William A. McEachern, Editor


  • Happiness indices have been introduced by some countries around the world as alternative measures of economic welfare. Coming at this from another direction, Facebook tracks the mood of its users via its Gross National Happiness Index, which each day counts "positive" and "negative" words used in status updates, converts them into percentages based on all users that day, then subtracts the negative percent from the positive percent. Facebook has been following this measure since September 2007, and the daily results can be observed over time for any of 22 countries by using an amazingly flexible time-series chart at (this chart alone is worth a look). Let's focus on U.S. users. Not surprisingly, they seem happier on weekends and holidays than at midweek. In terms of the overall trend from September 2007 through August 2011, the index rose from a low in early 2008 through mid-2009, remained level for about a year, then drifted lower into August 2011. The saddest of these 1,461 days was Tuesday, September 16, 2008, the day after the largest bankruptcy in U.S. history; Lehman's collapse would help fuel the global financial crisis. A close second for saddest day was Tuesday, January 22, 2008, a day when bitter cold gripped the nation during what later would be identified as the first full month of the Great Recession. The happiest day during that four years was Thursday, December 31, 2009, the first New Year's Eve after the Great Recession ended. The second happiest day was Friday, December 31, 2010. During the two happiest days, Facebook users were heading into holiday weekends and perhaps looking ahead to a promising new year.

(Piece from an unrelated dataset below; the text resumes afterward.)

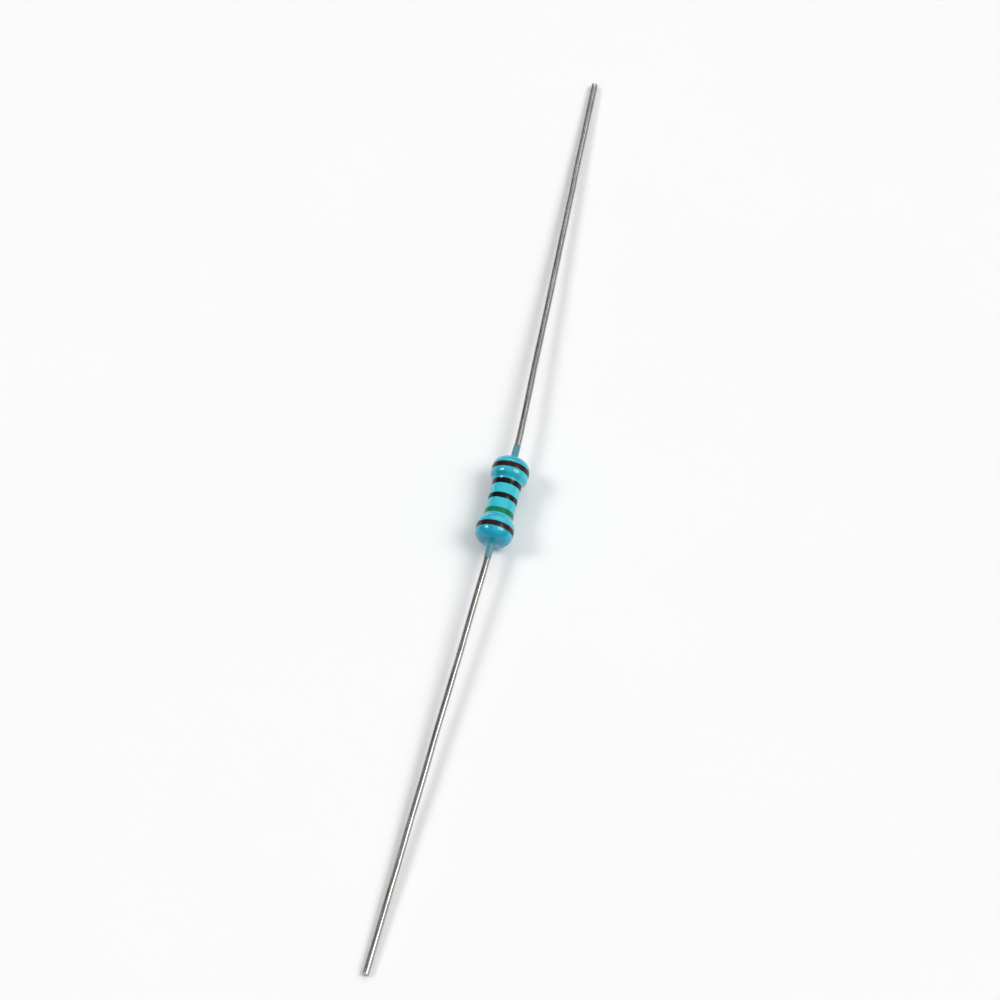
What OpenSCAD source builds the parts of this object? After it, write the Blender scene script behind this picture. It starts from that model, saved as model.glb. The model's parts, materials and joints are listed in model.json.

Hope springs eternal.
  • The Bureau of Labor Statistics began its American Time Use Survey in 2003. The 2010 survey tracked the time use of a nationally representative sample of about 13,200 individuals 15 years of age or older. I'll focus on the 15 to 19 year olds. Despite what we hear about stressed out students, what with their over-scheduling, this group averaged 5.7 hours of leisure a day (versus 5.2 hours for the entire sample). This leisure total is net of time spent eating, sleeping, personal care, studies, work, household activities, caring for others, civic and religious activities, shopping, and more. Of the 5.7 hours, 0.7 hours was spent in sports and exercise (versus 0.3 hours for the entire sample). Of the remaining leisure, teenagers averaged 2.3 hours watching TV (versus 2.7 hours for the entire sample). Computer use for fun claimed 55 minutes (vs. 25 minutes), and "socializing and communication" (e.g., Facebook, texting), averaged 50 minutes (vs. 42 minutes). How about reading for pleasure? Only seven minutes a day (vs. 20 minutes). The teens surveyed in 2010 spent eight times more than that playing on the computer, and 20 times more watching TV. In the 2006 to 2009 surveys, the average reading-for-pleasure time for teens was eight minutes a day, with a low of seven minutes and a high of 10 minutes. From 2006 to 2010, the average for those 20 to 24 years of age was nine minutes a day, with a low of seven and a high of 11 minutes. Those 65 to 74 read five times as much. See In a story that may be related, "SAT reading scores for the Class of 2011 were the lowest on record" (Associated Press, Sept. 15, 2011).